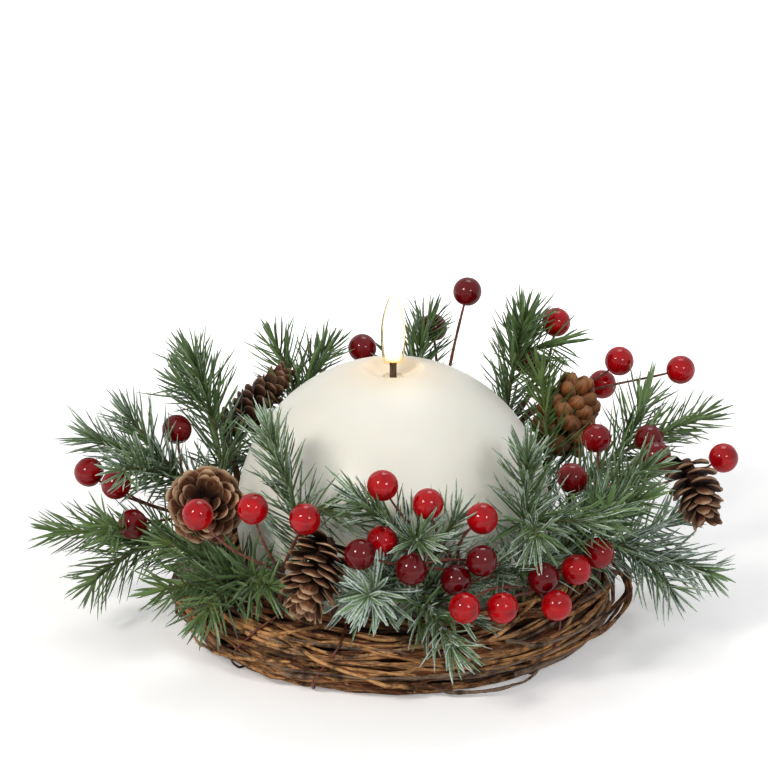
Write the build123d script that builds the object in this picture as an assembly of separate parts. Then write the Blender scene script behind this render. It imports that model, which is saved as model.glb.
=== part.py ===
"""Candle ring: a twig ring dressed with pine, cones and berry picks, round a lift-out LED candle.

Millimetres, +Z up. The origin is on the table under the middle of the candle, and -Y is the
front. Bearings are degrees round the candle from +X, counted towards +Y. A winding angle is
degrees round the ring's own section: 0 faces out, 90 up, 180 the candle and -90 the table.
"""
from build123d import *
import math
import os

os.makedirs("parts", exist_ok=True)

# The candle's wax ball
candle_radius = 62.5
candle_base_radius = 43.8
wax_wall = 8.0
dip_radius = 11.9
dip_depth = 4.0
dip_rim_fillet = 1.5
wax_ledge_width = 3.0
wax_ledge_height = 3.3
glue_gap = 0.3
overrun = 2.0

# The candle's base, case and cells
base_radius = 39.8
base_thickness = 2.4
case_height = 21.6
case_wall = 1.6
cell_radius = 5.25
cell_length = 44.5
cell_edge = 0.5
cell_button_radius = 1.9
cell_button_length = 0.8
cell_gap = 0.6
cell_clearance = 0.3
contact_thickness = 0.5
contact_width = 8.0
contact_height = 8.4
contact_bump_width = 3.2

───

### TASK TO COMPLETE
Copy the lines from the start of the data verbatim, stopping after the line containing "lift-out LED candle.".

### FINAL RESULT
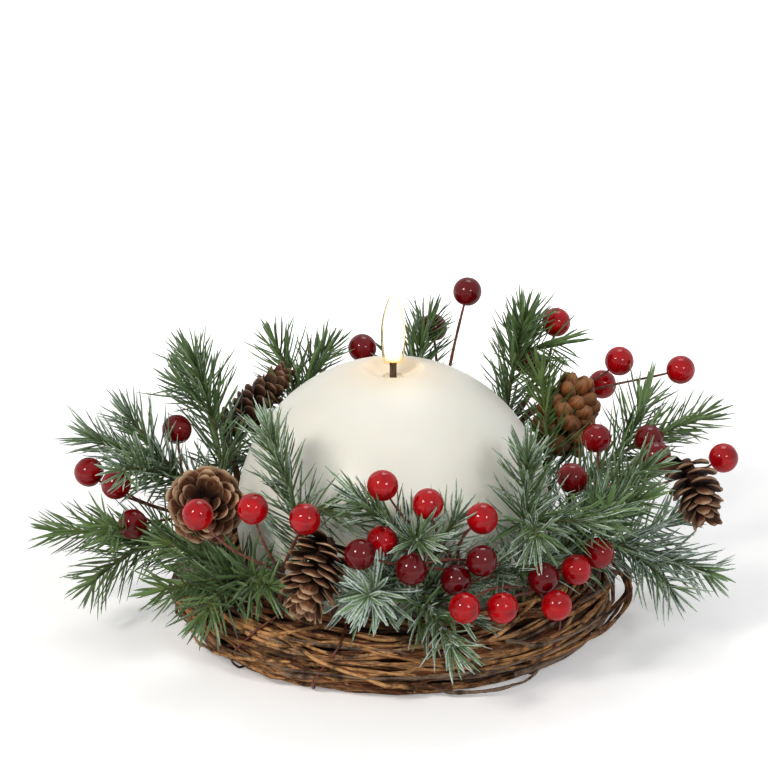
Write the build123d script that builds the object in this picture as an assembly of separate parts. Then write the Blender scene script behind this render. It imports that model, which is saved as model.glb.
=== part.py ===
"""Candle ring: a twig ring dressed with pine, cones and berry picks, round a lift-out LED candle.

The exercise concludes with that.